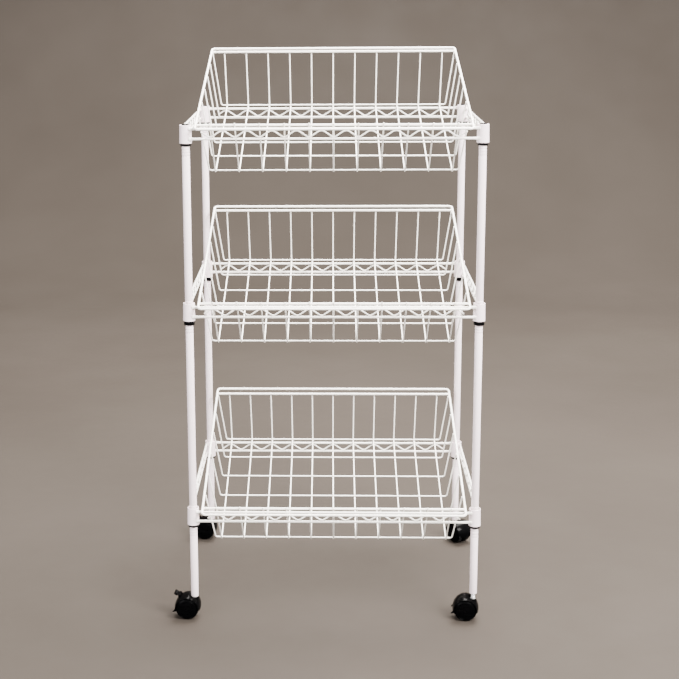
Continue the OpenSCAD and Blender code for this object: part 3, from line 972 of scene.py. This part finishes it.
def make_stems():
    """Pivot, collar and the helical thread that screws into each post."""
    shape = Shape()
    pitch, depth, around = 1.25, 0.36, 40
    low, high = SOCKET_TOP + 1.6, box_mm("caster_stems")[1].z
    for corner in CORNERS:
        place = Matrix.Translation(POSTS[corner])
        lathe(shape, [(0, PIVOT_BOTTOM), (3.1, PIVOT_BOTTOM), (3.5, PIVOT_BOTTOM + 0.4),
                      (3.5, SOCKET_TOP + 0.3), (SOCKET_R - 0.2, SOCKET_TOP + 0.3),
                      (SOCKET_R, SOCKET_TOP + 0.5), (SOCKET_R, SOCKET_TOP + 1.4),
                      (SOCKET_R - 0.25, SOCKET_TOP + 1.6), (0, SOCKET_TOP + 1.6)],
              place, segments=36, closed=False)
        rows = int((high - low) / 0.16)
        verts, faces = [], []
        for j in range(rows + 1):
            z = low + (high - low) * j / rows
            fade = min(1.0, (z - low) / 1.0, (high - z) / 1.0)
            for k in range(around):
                phase = ((z - low) / pitch - k / around) % 1.0
                ridge = 1 - abs(2 * phase - 1)
                r = THREAD_R - depth * (1 - min(1.0, ridge * 1.25)) * fade - 0.3 * (1 - fade)
                angle = 2 * math.pi * k / around
                verts.append(place @ Vector((r * math.cos(angle), r * math.sin(angle), z)))
        for j in range(rows):
            for k in range(around):
                m = (k + 1) % around
                a, b = j * around, (j + 1) * around
                faces.append((a + k, a + m, b + m, b + k))
        faces.append(tuple(range(around - 1, -1, -1)))
        faces.append(tuple(rows * around + k for k in range(around)))
        shape.add(verts, faces)
    shape.make("threaded_stem_set", ZINC, "cart", "steel", "caster_stems")


# ---------------------------------------------------------------- build everything

for corner in CORNERS:
    make_post(corner)
make_caps()
make_sockets()
make_stems()
for tier in TIERS:
    make_collars(tier)
    make_sleeves(tier)
    make_rails(tier)
    make_basket(tier)
for corner in CORNERS:
    caster = Caster(corner)
    braked = corner.endswith("left")
    hood_shape(caster, braked).make(
        f"caster_hood_{corner}", CASTER_BLACK, f"swivel_{corner}", "caster_plastic", f"caster_{corner}"
    )
    make_axle(caster)
    make_wheel(caster, "a", 1)
    make_wheel(caster, "b", -1)
    if braked:
        make_brake(caster)


# ---------------------------------------------------------------- stage, light, camera


def make_stage():
    """A plain floor that curves up into a plain backdrop."""
    f = Finish("studio_floor")
    cloud = f.spread(f.noise(1.3, 3, 0.6), 0.3, 0.7, 0.0, 1.0)
    f.link(f.mix(cloud, (0.030, 0.0245, 0.0202), (0.036, 0.0297, 0.0248)), f.shader, "Base Color")
    f.link(f.spread(f.noise(6, 3, 0.6), 0.3, 0.7, 0.62, 0.78), f.shader, "Roughness")
    f.set(Specular_IOR_Level=0.08)
    width, front, back, bend, top = 9.0, -7.0, 3.8, 1.6, 6.0
    profile = [(front, 0.0), (back - bend, 0.0)]
    for i in range(1, 17):
        angle = math.pi / 2 * i / 16
        profile.append((back - bend + bend * math.sin(angle), bend - bend * math.cos(angle)))
    profile.append((back, top))
    verts = [(x, y, z) for y, z in profile for x in (-width, width)]
    faces = [(2 * i, 2 * i + 1, 2 * i + 3, 2 * i + 2) for i in range(len(profile) - 1)]
    mesh = bpy.data.meshes.new("studio_sweep")
    mesh.from_pydata(verts, [], faces)
    mesh.shade_smooth()
    mesh.materials.append(f.material)
    sweep = bpy.data.objects.new("studio_sweep", mesh)
    bpy.context.scene.collection.objects.link(sweep)


def area_light(name, place, aim, size, power, colour):
    light = bpy.data.lights.new(name, "AREA")
    light.shape = "RECTANGLE"
    light.size, light.size_y = size
    light.energy = power
    light.color = colour
    lamp = bpy.data.objects.new(name, light)
    lamp.location = place
    lamp.rotation_euler = (Vector(aim) - Vector(place)).to_track_quat("-Z", "Y").to_euler()
    bpy.context.scene.collection.objects.link(lamp)


make_stage()
area_light("key_light", (2.3, -2.3, 3.0), (0, 0, 0.5), (2.0, 1.6), 1000, (1.0, 0.97, 0.94))
area_light("fill_light", (-2.7, -2.4, 1.7), (0, 0, 0.5), (2.0, 2.4), 150, (0.97, 0.97, 1.0))
area_light("top_light", (0.6, 1.1, 3.2), (0, 0, 0.4), (2.6, 2.0), 970, (1.0, 0.97, 0.93))



def make_world():
    """Soft light from all round, with a plain dim wall where the camera looks past the floor."""
    world = bpy.data.worlds.new("studio_world")
    world.use_nodes = True
    tree = world.node_tree
    glow = tree.nodes["Background"]
    glow.inputs["Color"].default_value = (0.80, 0.78, 0.76, 1)
    glow.inputs["Strength"].default_value = 2.15
    wall = tree.nodes.new("ShaderNodeBackground")
    wall.inputs["Color"].default_value = (0.150, 0.133, 0.120, 1)
    seen = tree.nodes.new("ShaderNodeLightPath")
    either = tree.nodes.new("ShaderNodeMixShader")
    tree.links.new(seen.outputs["Is Camera Ray"], either.inputs[0])
    tree.links.new(glow.outputs[0], either.inputs[1])
    tree.links.new(wall.outputs[0], either.inputs[2])
    tree.links.new(either.outputs[0], tree.nodes["World Output"].inputs["Surface"])
    bpy.context.scene.world = world


make_world()

lens = bpy.data.cameras.new("studio_camera")
lens.sensor_width = 36
lens.lens = 75.37
lens.shift_x, lens.shift_y = 0.08, -0.09
lens.clip_start, lens.clip_end = 0.05, 60
camera = bpy.data.objects.new("studio_camera", lens)
camera.location = (-0.00866, -2.4742, 1.0776)
heading = Matrix.Rotation(math.radians(1.782), 3, "Z")
pitch = Matrix.Rotation(math.radians(90 - 11.744), 3, "X")
roll = Matrix.Rotation(math.radians(-0.376), 3, "Z")
camera.rotation_euler = (heading @ pitch @ roll).to_euler()
bpy.context.scene.collection.objects.link(camera)
bpy.context.scene.camera = camera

> [Problem statement]:
Repeat the listing above without any change.

> [Solution]:
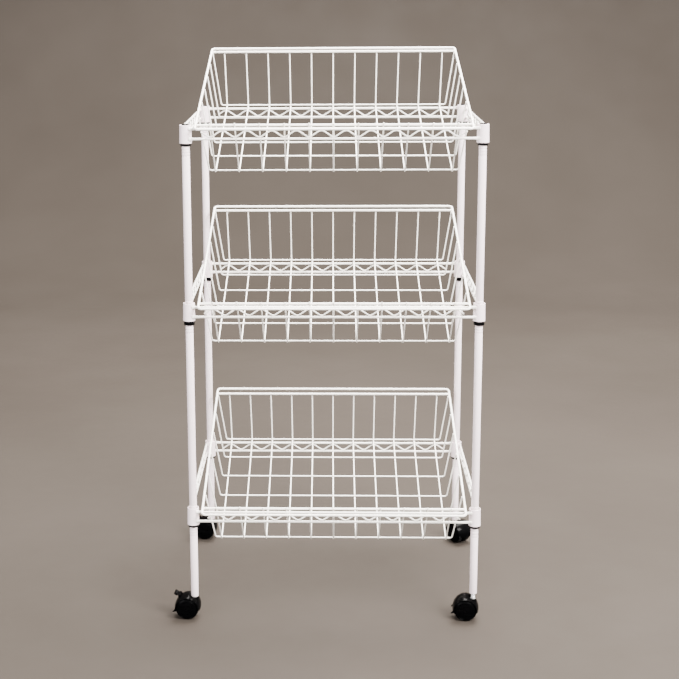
Continue the OpenSCAD and Blender code for this object: part 3, from line 972 of scene.py. This part finishes it.
def make_stems():
    """Pivot, collar and the helical thread that screws into each post."""
    shape = Shape()
    pitch, depth, around = 1.25, 0.36, 40
    low, high = SOCKET_TOP + 1.6, box_mm("caster_stems")[1].z
    for corner in CORNERS:
        place = Matrix.Translation(POSTS[corner])
        lathe(shape, [(0, PIVOT_BOTTOM), (3.1, PIVOT_BOTTOM), (3.5, PIVOT_BOTTOM + 0.4),
                      (3.5, SOCKET_TOP + 0.3), (SOCKET_R - 0.2, SOCKET_TOP + 0.3),
                      (SOCKET_R, SOCKET_TOP + 0.5), (SOCKET_R, SOCKET_TOP + 1.4),
                      (SOCKET_R - 0.25, SOCKET_TOP + 1.6), (0, SOCKET_TOP + 1.6)],
              place, segments=36, closed=False)
        rows = int((high - low) / 0.16)
        verts, faces = [], []
        for j in range(rows + 1):
            z = low + (high - low) * j / rows
            fade = min(1.0, (z - low) / 1.0, (high - z) / 1.0)
            for k in range(around):
                phase = ((z - low) / pitch - k / around) % 1.0
                ridge = 1 - abs(2 * phase - 1)
                r = THREAD_R - depth * (1 - min(1.0, ridge * 1.25)) * fade - 0.3 * (1 - fade)
                angle = 2 * math.pi * k / around
                verts.append(place @ Vector((r * math.cos(angle), r * math.sin(angle), z)))
        for j in range(rows):
            for k in range(around):
                m = (k + 1) % around
                a, b = j * around, (j + 1) * around
                faces.append((a + k, a + m, b + m, b + k))
        faces.append(tuple(range(around - 1, -1, -1)))
        faces.append(tuple(rows * around + k for k in range(around)))
        shape.add(verts, faces)
    shape.make("threaded_stem_set", ZINC, "cart", "steel", "caster_stems")


# ---------------------------------------------------------------- build everything

for corner in CORNERS:
    make_post(corner)
make_caps()
make_sockets()
make_stems()
for tier in TIERS:
    make_collars(tier)
    make_sleeves(tier)
    make_rails(tier)
    make_basket(tier)
for corner in CORNERS:
    caster = Caster(corner)
    braked = corner.endswith("left")
    hood_shape(caster, braked).make(
        f"caster_hood_{corner}", CASTER_BLACK, f"swivel_{corner}", "caster_plastic", f"caster_{corner}"
    )
    make_axle(caster)
    make_wheel(caster, "a", 1)
    make_wheel(caster, "b", -1)
    if braked:
        make_brake(caster)


# ---------------------------------------------------------------- stage, light, camera


def make_stage():
    """A plain floor that curves up into a plain backdrop."""
    f = Finish("studio_floor")
    cloud = f.spread(f.noise(1.3, 3, 0.6), 0.3, 0.7, 0.0, 1.0)
    f.link(f.mix(cloud, (0.030, 0.0245, 0.0202), (0.036, 0.0297, 0.0248)), f.shader, "Base Color")
    f.link(f.spread(f.noise(6, 3, 0.6), 0.3, 0.7, 0.62, 0.78), f.shader, "Roughness")
    f.set(Specular_IOR_Level=0.08)
    width, front, back, bend, top = 9.0, -7.0, 3.8, 1.6, 6.0
    profile = [(front, 0.0), (back - bend, 0.0)]
    for i in range(1, 17):
        angle = math.pi / 2 * i / 16
        profile.append((back - bend + bend * math.sin(angle), bend - bend * math.cos(angle)))
    profile.append((back, top))
    verts = [(x, y, z) for y, z in profile for x in (-width, width)]
    faces = [(2 * i, 2 * i + 1, 2 * i + 3, 2 * i + 2) for i in range(len(profile) - 1)]
    mesh = bpy.data.meshes.new("studio_sweep")
    mesh.from_pydata(verts, [], faces)
    mesh.shade_smooth()
    mesh.materials.append(f.material)
    sweep = bpy.data.objects.new("studio_sweep", mesh)
    bpy.context.scene.collection.objects.link(sweep)


def area_light(name, place, aim, size, power, colour):
    light = bpy.data.lights.new(name, "AREA")
    light.shape = "RECTANGLE"
    light.size, light.size_y = size
    light.energy = power
    light.color = colour
    lamp = bpy.data.objects.new(name, light)
    lamp.location = place
    lamp.rotation_euler = (Vector(aim) - Vector(place)).to_track_quat("-Z", "Y").to_euler()
    bpy.context.scene.collection.objects.link(lamp)


make_stage()
area_light("key_light", (2.3, -2.3, 3.0), (0, 0, 0.5), (2.0, 1.6), 1000, (1.0, 0.97, 0.94))
area_light("fill_light", (-2.7, -2.4, 1.7), (0, 0, 0.5), (2.0, 2.4), 150, (0.97, 0.97, 1.0))
area_light("top_light", (0.6, 1.1, 3.2), (0, 0, 0.4), (2.6, 2.0), 970, (1.0, 0.97, 0.93))



def make_world():
    """Soft light from all round, with a plain dim wall where the camera looks past the floor."""
    world = bpy.data.worlds.new("studio_world")
    world.use_nodes = True
    tree = world.node_tree
    glow = tree.nodes["Background"]
    glow.inputs["Color"].default_value = (0.80, 0.78, 0.76, 1)
    glow.inputs["Strength"].default_value = 2.15
    wall = tree.nodes.new("ShaderNodeBackground")
    wall.inputs["Color"].default_value = (0.150, 0.133, 0.120, 1)
    seen = tree.nodes.new("ShaderNodeLightPath")
    either = tree.nodes.new("ShaderNodeMixShader")
    tree.links.new(seen.outputs["Is Camera Ray"], either.inputs[0])
    tree.links.new(glow.outputs[0], either.inputs[1])
    tree.links.new(wall.outputs[0], either.inputs[2])
    tree.links.new(either.outputs[0], tree.nodes["World Output"].inputs["Surface"])
    bpy.context.scene.world = world


make_world()

lens = bpy.data.cameras.new("studio_camera")
lens.sensor_width = 36
lens.lens = 75.37
lens.shift_x, lens.shift_y = 0.08, -0.09
lens.clip_start, lens.clip_end = 0.05, 60
camera = bpy.data.objects.new("studio_camera", lens)
camera.location = (-0.00866, -2.4742, 1.0776)
heading = Matrix.Rotation(math.radians(1.782), 3, "Z")
pitch = Matrix.Rotation(math.radians(90 - 11.744), 3, "X")
roll = Matrix.Rotation(math.radians(-0.376), 3, "Z")
camera.rotation_euler = (heading @ pitch @ roll).to_euler()
bpy.context.scene.collection.objects.link(camera)
bpy.context.scene.camera = camera